Denn in diesem Fall hätte es klar heißen müssen: Entweder besetzt man Schwarze Rollen mit Schwarzen Menschen oder man lässt es. 

Der Regisseur sagt, auch bei der Uraufführung wurde geblackfaced und alles andere würde deswegen die Geschichte der Oper verändern. Aber ich bin jetzt mal ganz revolutionär: Dann spiel das Stück halt nicht. Wenn ein Stück nur inszeniert werden kann, indem Rassismus reproduziert wird - dann sollte es vielleicht einfach nicht mehr inszeniert werden. Get over it. Und: Solche und ähnliche Stücke in der Vergangenheit verstauben zu lassen, könnte noch einen anderen positiven Effekt haben - denn wenn man nicht Angst haben müsste, mit sämtlichen -ismen auf der Bühne konfrontiert zu werden, würde das Publikum vielleicht auch endlich etwas jünger und diverser werden. Und mal ehrlich, so viele gute Opern und Theaterstücke sind damals auch nicht entstanden, als dass man an diesen auf ewig festhalten müsste.

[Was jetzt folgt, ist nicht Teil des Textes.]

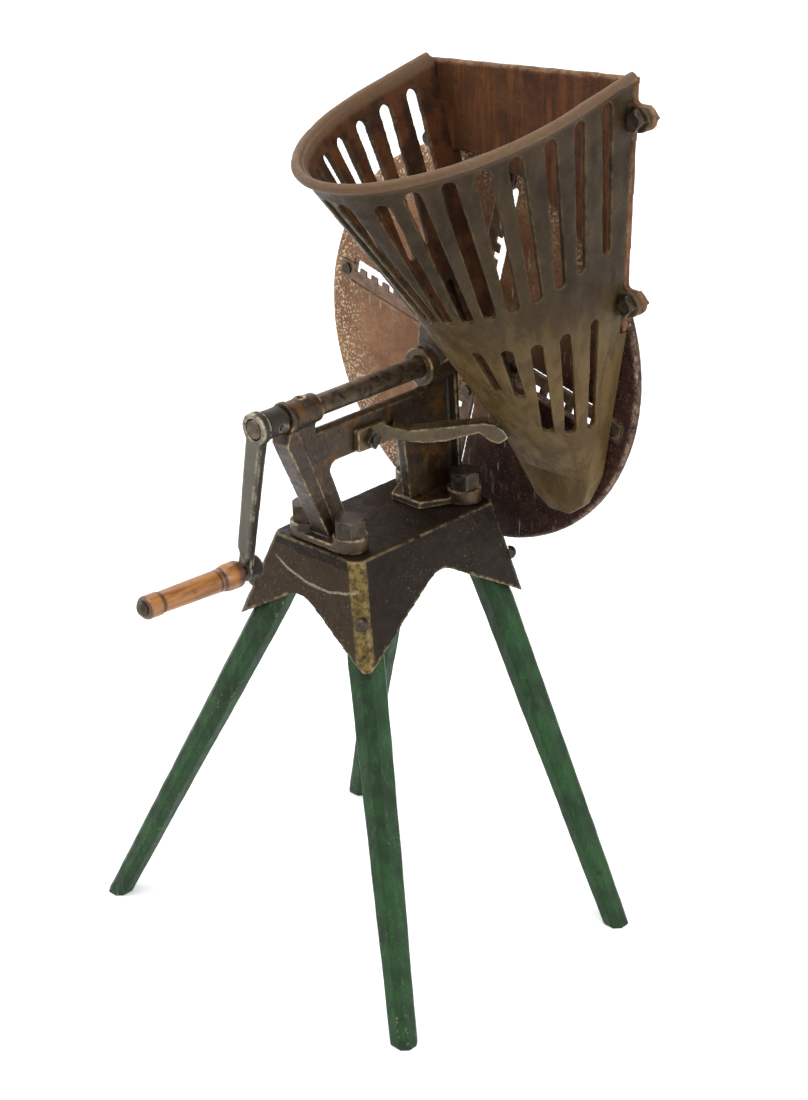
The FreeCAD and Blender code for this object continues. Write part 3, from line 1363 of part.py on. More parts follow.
# Turned grip: full near the arm, drawn in to a neck, a groove before the outer end
grip = new_body("handle_grip")
bore = "handle_pin + running_fit"
grip_half = [
    (handle_start, bore), (handle_start, "handle_belly * 0.84", "handle_belly * 0.3", -1),
    (f"{handle_start} - handle_long * 0.03", "handle_belly"),
    (f"{handle_start} - handle_long * 0.1", "handle_belly", "handle_long * 0.25", -1),
    (f"{handle_start} - handle_long * 0.2", "handle_neck"),
    (f"{handle_start} - handle_long * 0.83", "handle_waist"),
    (f"{handle_start} - handle_long * 0.835", "handle_groove"),
    (f"{handle_start} - handle_long * 0.85", "handle_groove"),
    (f"{handle_start} - handle_long * 0.855", "handle_end"),
    (f"{handle_start} - handle_long * 0.97", "handle_end", "handle_end * 0.35", -1),
    (handle_stop, "handle_end * 0.77"), (handle_stop, bore),
]
revolve(grip, outline(grip, "YZ_Plane", grip_half))
stand_at(grip, x=f"{pin_offset.x}", y="-shaft_front", z=f"shaft_height + {pin_offset.z}", turn=pin_turn)
keep(grip)

# Check every object, then write one file for each node
doc.recompute()
for thing in doc.Objects:
    if "Invalid" in thing.State or "Error" in thing.State:
        raise RuntimeError(f"{thing.Label} failed: {thing.State}")
os.makedirs("parts", exist_ok=True)
triangles = 0
for node in nodes:
    if node.Shape.isNull() or not node.Shape.isValid():
        raise RuntimeError(f"{node.Label} has no valid shape")
    node.Shape.exportStep(f"parts/{node.Label}.step")
    count = len(node.Shape.tessellate(0.1)[1])
    triangles += count
    box = node.Shape.BoundBox
    print(f"{node.Label}: {len(node.Shape.Solids)} solids, volume {node.Shape.Volume:.0f}, "
          f"triangles {count}, "
          f"x {box.XMin:.1f} {box.XMax:.1f} y {box.YMin:.1f} {box.YMax:.1f} z {box.ZMin:.1f} {box.ZMax:.1f}")
print(len(nodes), "nodes", triangles, "triangles")
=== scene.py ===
# %% [markdown]
# # A hand cranked cabbage shredder
# This lesson dresses a finished model of a small rotary shredder: a disc with four
# toothed knives turns behind a slotted half-cone hopper, on four splayed green legs.
# The model already has every solid in its place. Here the solids get their looks:
# worn cast iron, painted wood, a turned and varnished grip, and studio light.

# %% Load the model
import math

import bpy
import numpy as np
from mathutils import Matrix, Vector


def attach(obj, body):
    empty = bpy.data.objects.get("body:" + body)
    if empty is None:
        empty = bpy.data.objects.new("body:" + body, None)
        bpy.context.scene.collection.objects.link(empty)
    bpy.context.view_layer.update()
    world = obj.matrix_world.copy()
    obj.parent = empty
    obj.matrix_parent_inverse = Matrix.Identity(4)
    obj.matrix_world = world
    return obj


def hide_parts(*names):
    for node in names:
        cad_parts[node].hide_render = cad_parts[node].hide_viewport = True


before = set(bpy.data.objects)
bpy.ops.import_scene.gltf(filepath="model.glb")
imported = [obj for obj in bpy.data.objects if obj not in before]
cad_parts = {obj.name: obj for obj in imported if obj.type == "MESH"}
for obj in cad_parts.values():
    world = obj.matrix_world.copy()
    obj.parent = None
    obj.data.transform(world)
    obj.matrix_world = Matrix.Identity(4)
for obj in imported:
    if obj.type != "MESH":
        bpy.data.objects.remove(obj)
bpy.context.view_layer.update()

# %% [markdown]
# ## Camera
# The view is given by the place where the camera stands, in metres, and by three
# angles: how far round the object it looks from, how steeply it looks down, and how
# much it is tipped. The three axes of the camera are worked out from those angles, so
# no aiming constraint is needed and nothing moves later.

# %% Set the camera
CAMERA_PLACE = np.array([0.4942, -0.46715, 0.4817])
AROUND, DOWN, TIP = np.radians([44.841, 25.155, -1.829])
SENSOR, LENS = 36, 64.42
FARTHEST = 20


def camera_axes(around, down, tip):
    """Right, up and backward axes. Backward is (sin a cos d, -cos a cos d, sin d);
    right is level, and the tip turns right and up about backward."""
    back = np.array([np.sin(around) * np.cos(down), -np.cos(around) * np.cos(down), np.sin(down)])
    right = np.array([np.cos(around), np.sin(around), 0.0])
    up = np.cross(back, right)
    return (right * np.cos(tip) + up * np.sin(tip), up * np.cos(tip) - right * np.sin(tip), back)


camera = bpy.data.objects.new("camera", bpy.data.cameras.new("camera"))
bpy.context.scene.collection.objects.link(camera)
axes = np.array(camera_axes(AROUND, DOWN, TIP)).T
placed = Matrix.Identity(4)
for row in range(3):
    placed[row][:3] = axes[row]
    placed[row][3] = CAMERA_PLACE[row]
camera.matrix_world = placed
camera.data.sensor_width = SENSOR
camera.data.lens = LENS
camera.data.clip_end = FARTHEST
bpy.context.scene.camera = camera
bpy.context.scene.view_settings.view_transform = "Standard"
print("camera at", CAMERA_PLACE, "lens", camera.data.lens)

# %% [markdown]
# ## Floor
# The object stands on a white sweep: a floor that bends up into a wall, so that the
# camera sees no edge behind the object. It could be a folded plane with a bevel. Here
# one row of points runs from the floor up the wall and is carried sideways, which
# gives the bend an even curve.

# %% Build the sweep
BEND_START, BEND = 0.75, 0.35
FLOOR_ROWS = (-4.0, -1.5)
WALL_TOP = 3.0
HALF_WIDTH = 4


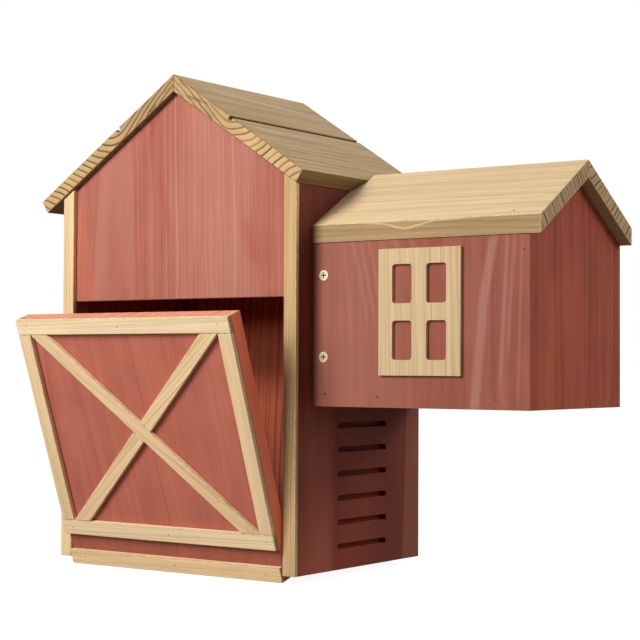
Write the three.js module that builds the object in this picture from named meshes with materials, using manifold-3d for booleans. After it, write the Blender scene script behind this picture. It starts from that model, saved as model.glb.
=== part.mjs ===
import * as THREE from 'three';
import { mergeVertices } from 'three/addons/utils/BufferGeometryUtils.js';
import Module from 'manifold-3d';

// A barn-shaped squirrel feeder box with a tilting hatch and a gabled entrance annexe.
// Millimetres. X runs to the right along the front, Y to the back, Z up.
// The origin is the centre of the barn's base.

const wasm = await Module();
wasm.setup();

const degree = Math.PI / 180;

// Stock and clearances
const board = 12;
const roofBoard = 12;
const seatGap = 0.3;
const cutOverrun = 2;

// Barn shell
const barnWidth = 250;
const barnDepth = 178;
const wallHeight = 307.8;
const barnPitch = 33.4 * degree;
const leftOverhang = 24;
const rightOverhang = 7.4;
const kerfRun = 71.7;
const kerfWidth = 3.2;
const kerfDepth = 3;
const postWidth = 12;
const postThickness = 4;
const roofProud = 6;
const hatchHeight = 219;

// Climbing grooves and the way through the right wall
const grooveFoot = 16.1;
const groovePitch = 19.6;
const grooveSetback = 54.5;
const grooveLength = 71.6;
const grooveWidth = 4.7;
const grooveDepth = 5;
const grooveCorner = 1.5;
const passageDiameter = 75;

// Fixing holes in the back panel
const fixingDiameter = 6;
const fixingMargin = 60;

// Hatch
const hatchSideGap = 1;
const hatchEndGap = 2.8;
const hatchProud = 2;
const hatchAngle = 19.1 * degree;
const pivotHeight = 8;
const pivotSetback = 5;
const pinDiameter = 4;
const pinWallReach = 8;
const pinPanelReach = 19;
const trimWidth = 13;
const trimThickness = 4;
const lowRailHeight = 27.2;
const braceWidth = 12;
const baseTrimHeight = 12.8;

// Annexe
const annexeLength = 193;
const annexeDrop = 45.8;
const annexeWallHeight = 129.4;
const annexeFrontInset = 19;
const annexeBackInset = 6.5;
const annexePitch = 31.3 * degree;
const annexeEaveOverhang = 1.2;
const annexeEndOverhang = 9.7;
const entranceDiameter = 75;
const entranceInset = 12;

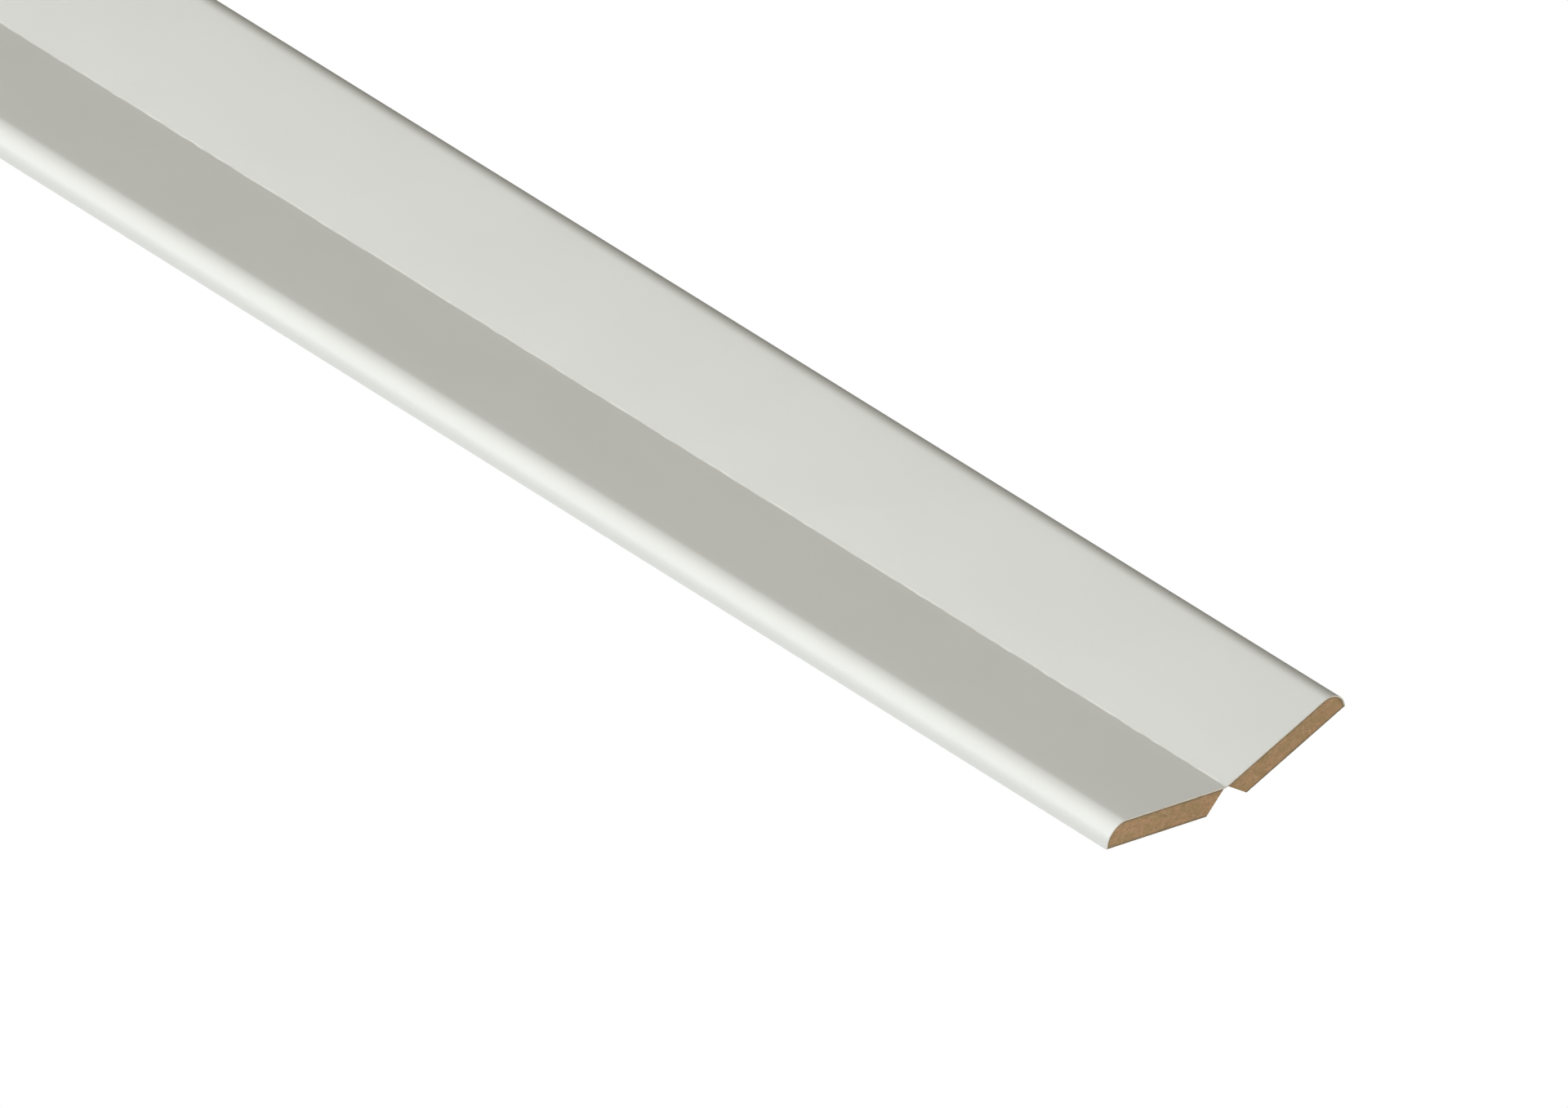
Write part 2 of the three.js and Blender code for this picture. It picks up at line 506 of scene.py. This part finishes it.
leftBoard = makeBoard("left_fibreboard", -1, "left_leaf", boardMake, 100)
rightBoard = makeBoard("right_fibreboard", 1, "right_leaf", boardMake, 200)
for piece, node in ((leftBoard, "left_board"), (rightBoard, "right_board")):
    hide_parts(node)


# Camera
# azimuth and elevation of the viewing direction, roll of the picture, and how far the picture's
# middle lies from the origin, to the right and up in the camera's plane
shot = dict(azimuth=-42.3201, elevation=37.4352, roll=1.7805, lens=1100, sensor=36, distance=8.8743,
            middleRight=0.0426234, middleUp=-0.0311879, nearest=0.1, farthest=100)


def makeCamera(shot):
    azimuth, elevation, roll = (math.radians(shot[key]) for key in ("azimuth", "elevation", "roll"))
    back = Vector((math.sin(azimuth) * math.cos(elevation), -math.cos(azimuth) * math.cos(elevation),
                   math.sin(elevation)))
    level = Vector((math.cos(azimuth), math.sin(azimuth), 0))
    upright = back.cross(level)
    right = math.cos(roll) * level - math.sin(roll) * upright
    up = math.sin(roll) * level + math.cos(roll) * upright
    place = shot["middleRight"] * right + shot["middleUp"] * up + shot["distance"] * back
    data = bpy.data.cameras.new("camera")
    data.lens, data.sensor_width = shot["lens"], shot["sensor"]
    data.clip_start, data.clip_end = shot["nearest"], shot["farthest"]
    camera = bpy.data.objects.new("camera", data)
    camera.matrix_world = Matrix.Translation(place) @ Matrix((right, up, back)).transposed().to_4x4()
    bpy.context.scene.collection.objects.link(camera)
    bpy.context.scene.camera = camera


makeCamera(shot)


# Studio
# toLamp points from the origin to a lamp, which faces the origin. Its width is at right angles to
# y and to toLamp, so the keys' length runs along y. The warm and the cool key lie side by side
lamps = [
    dict(name="warmKey", toLamp=(-0.4335, 0, 0.9011), distance=0.4638, width=0.225, length=1.6,
         power=2.09, colour=(1.0, 0.98, 0.86)),
    dict(name="coolKey", toLamp=(-0.8065, 0, 0.5912), distance=0.4638, width=0.225, length=1.6,
         power=2.3826, colour=(0.864, 0.921, 1.0)),
    dict(name="fill", toLamp=(0, -1, 0.1), distance=3.0, width=1.5, length=1.5,
         power=45.0, colour=(1.0, 0.97, 0.93)),
    dict(name="back", toLamp=(-0.5, 1, 0.3), distance=3.0, width=1.5, length=1.5,
         power=18.0, colour=(1.0, 0.98, 0.95)),
]
studio = dict(ambient=(1.0, 0.94, 0.78, 1), ambientStrength=0.04,
              floorGrey=(0.42, 0.41, 0.39, 1), floorSize=4.0)


def makeLamp(lamp):
    toLamp = Vector(lamp["toLamp"]).normalized()
    across = Vector((0, 1, 0)).cross(toLamp).normalized()
    lengthwise = toLamp.cross(across)
    data = bpy.data.lights.new(lamp["name"], "AREA")
    data.shape, data.size, data.size_y = "RECTANGLE", lamp["width"], lamp["length"]
    data.energy, data.color = lamp["power"], lamp["colour"]
    light = bpy.data.objects.new(lamp["name"], data)
    turn = Matrix((across, lengthwise, toLamp)).transposed().to_4x4()
    light.matrix_world = Matrix.Translation(toLamp * lamp["distance"]) @ turn
    bpy.context.scene.collection.objects.link(light)


for lamp in lamps:
    makeLamp(lamp)


# To the part this is a pale matt floor. The camera and the lamps look through it to the white
# world, so that the leaf that swings below it when the moulding folds back is seen, and lit
def makeFloor(studio):
    half = studio["floorSize"] / 2
    corners = [(-half, -half, 0), (half, -half, 0), (half, half, 0), (-half, half, 0)]
    mesh = bpy.data.meshes.new("floor")
    mesh.from_pydata(corners, [], [(0, 1, 2, 3)])
    floor = bpy.data.objects.new("floor", mesh)
    bpy.context.scene.collection.objects.link(floor)
    material = bpy.data.materials.new("paleFloor")
    material.use_nodes = True
    tree = material.node_tree
    tree.nodes.clear()
    matt = addNode(tree, "ShaderNodeBsdfDiffuse", {"Color": studio["floorGrey"]})
    clear = addNode(tree, "ShaderNodeBsdfTransparent")
    path = addNode(tree, "ShaderNodeLightPath")
    passed = calculate(tree, "MAXIMUM", path.outputs["Is Camera Ray"], path.outputs["Is Shadow Ray"])
    mixed = addNode(tree, "ShaderNodeMixShader", {0: passed, 1: matt.outputs[0], 2: clear.outputs[0]})
    output = addNode(tree, "ShaderNodeOutputMaterial")
    tree.links.new(mixed.outputs[0], output.inputs["Surface"])
    mesh.materials.append(material)


# White to the camera, and a faint warm light to everything else
def makeWorld(studio):
    world = bpy.data.worlds.new("studio")
    bpy.context.scene.world = world
    world.use_nodes = True
    tree = world.node_tree
    tree.nodes.clear()
    ambient = addNode(tree, "ShaderNodeBackground", {
        "Color": studio["ambient"], "Strength": studio["ambientStrength"]})
    white = addNode(tree, "ShaderNodeBackground", {"Color": (1, 1, 1, 1), "Strength": 1.0})
    seen = addNode(tree, "ShaderNodeLightPath").outputs["Is Camera Ray"]
    mixed = addNode(tree, "ShaderNodeMixShader", {0: seen, 1: ambient.outputs[0], 2: white.outputs[0]})
    output = addNode(tree, "ShaderNodeOutputWorld")
    tree.links.new(mixed.outputs[0], output.inputs["Surface"])


makeFloor(studio)
makeWorld(studio)
bpy.context.scene.view_settings.view_transform = "Standard"
print("camera, lights and floor set")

Also: Bitte macht den Vorhang einfach wieder zu

Ich will keine antisemitischen Texte von Lisa Eckhart auf der Bühne hören, ich will keinen schwarz angemalten Helmut Schleich beim BR sehen, ich will keine sexistischen Witze von Mario Barth im Fernsehen und ich will auch keine rassistischen Inszenierungen im Münchner Gärnterplatztheater. Und da braucht mir jetzt auch niemand mit Cancel Culture oder beschnittener Kunstfreiheit kommen. Reproduziert keine -ismen, dann läuft eure blöde Kunst auch nicht Gefahr, "gecancelt" werden. Und darüber, was mich an der Cancel Culture-Debatte nervt, kann ich mich ja dann ein anderes mal aufregen.